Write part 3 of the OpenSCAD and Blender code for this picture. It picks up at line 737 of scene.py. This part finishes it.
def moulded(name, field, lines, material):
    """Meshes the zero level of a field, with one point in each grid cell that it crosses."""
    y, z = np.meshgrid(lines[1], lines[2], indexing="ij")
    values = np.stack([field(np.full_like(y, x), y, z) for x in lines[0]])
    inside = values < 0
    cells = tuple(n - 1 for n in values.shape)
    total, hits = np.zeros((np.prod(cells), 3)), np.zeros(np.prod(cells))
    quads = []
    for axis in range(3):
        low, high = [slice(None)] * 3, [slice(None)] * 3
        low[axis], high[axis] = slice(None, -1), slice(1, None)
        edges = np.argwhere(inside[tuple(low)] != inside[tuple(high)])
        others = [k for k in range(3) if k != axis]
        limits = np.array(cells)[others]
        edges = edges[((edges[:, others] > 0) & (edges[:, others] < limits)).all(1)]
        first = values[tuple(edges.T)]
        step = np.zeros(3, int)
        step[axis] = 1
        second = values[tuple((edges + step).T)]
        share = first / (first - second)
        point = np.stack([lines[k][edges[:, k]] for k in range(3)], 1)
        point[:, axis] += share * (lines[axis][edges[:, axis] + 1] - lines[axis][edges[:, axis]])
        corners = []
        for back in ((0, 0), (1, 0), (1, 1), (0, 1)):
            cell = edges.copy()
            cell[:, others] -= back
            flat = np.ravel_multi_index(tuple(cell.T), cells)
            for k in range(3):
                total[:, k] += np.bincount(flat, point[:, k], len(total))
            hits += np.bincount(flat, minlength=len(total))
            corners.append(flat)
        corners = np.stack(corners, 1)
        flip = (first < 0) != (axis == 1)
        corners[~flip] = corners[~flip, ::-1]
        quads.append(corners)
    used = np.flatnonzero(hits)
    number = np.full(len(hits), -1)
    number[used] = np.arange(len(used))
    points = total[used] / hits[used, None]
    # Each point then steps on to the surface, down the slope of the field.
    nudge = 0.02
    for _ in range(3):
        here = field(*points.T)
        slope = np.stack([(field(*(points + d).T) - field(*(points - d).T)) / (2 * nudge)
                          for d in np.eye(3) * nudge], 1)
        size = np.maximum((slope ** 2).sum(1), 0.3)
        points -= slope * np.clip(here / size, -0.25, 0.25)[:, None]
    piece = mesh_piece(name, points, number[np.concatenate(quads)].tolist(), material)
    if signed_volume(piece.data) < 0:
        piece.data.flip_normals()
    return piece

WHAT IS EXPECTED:
Retype the listing. Match it exactly.

RESULT OF THIS EXERCISE:
Write part 3 of the OpenSCAD and Blender code for this picture. It picks up at line 737 of scene.py. This part finishes it.
def moulded(name, field, lines, material):
    """Meshes the zero level of a field, with one point in each grid cell that it crosses."""
    y, z = np.meshgrid(lines[1], lines[2], indexing="ij")
    values = np.stack([field(np.full_like(y, x), y, z) for x in lines[0]])
    inside = values < 0
    cells = tuple(n - 1 for n in values.shape)
    total, hits = np.zeros((np.prod(cells), 3)), np.zeros(np.prod(cells))
    quads = []
    for axis in range(3):
        low, high = [slice(None)] * 3, [slice(None)] * 3
        low[axis], high[axis] = slice(None, -1), slice(1, None)
        edges = np.argwhere(inside[tuple(low)] != inside[tuple(high)])
        others = [k for k in range(3) if k != axis]
        limits = np.array(cells)[others]
        edges = edges[((edges[:, others] > 0) & (edges[:, others] < limits)).all(1)]
        first = values[tuple(edges.T)]
        step = np.zeros(3, int)
        step[axis] = 1
        second = values[tuple((edges + step).T)]
        share = first / (first - second)
        point = np.stack([lines[k][edges[:, k]] for k in range(3)], 1)
        point[:, axis] += share * (lines[axis][edges[:, axis] + 1] - lines[axis][edges[:, axis]])
        corners = []
        for back in ((0, 0), (1, 0), (1, 1), (0, 1)):
            cell = edges.copy()
            cell[:, others] -= back
            flat = np.ravel_multi_index(tuple(cell.T), cells)
            for k in range(3):
                total[:, k] += np.bincount(flat, point[:, k], len(total))
            hits += np.bincount(flat, minlength=len(total))
            corners.append(flat)
        corners = np.stack(corners, 1)
        flip = (first < 0) != (axis == 1)
        corners[~flip] = corners[~flip, ::-1]
        quads.append(corners)
    used = np.flatnonzero(hits)
    number = np.full(len(hits), -1)
    number[used] = np.arange(len(used))
    points = total[used] / hits[used, None]
    # Each point then steps on to the surface, down the slope of the field.
    nudge = 0.02
    for _ in range(3):
        here = field(*points.T)
        slope = np.stack([(field(*(points + d).T) - field(*(points - d).T)) / (2 * nudge)
                          for d in np.eye(3) * nudge], 1)
        size = np.maximum((slope ** 2).sum(1), 0.3)
        points -= slope * np.clip(here / size, -0.25, 0.25)[:, None]
    piece = mesh_piece(name, points, number[np.concatenate(quads)].tolist(), material)
    if signed_volume(piece.data) < 0:
        piece.data.flip_normals()
    return piece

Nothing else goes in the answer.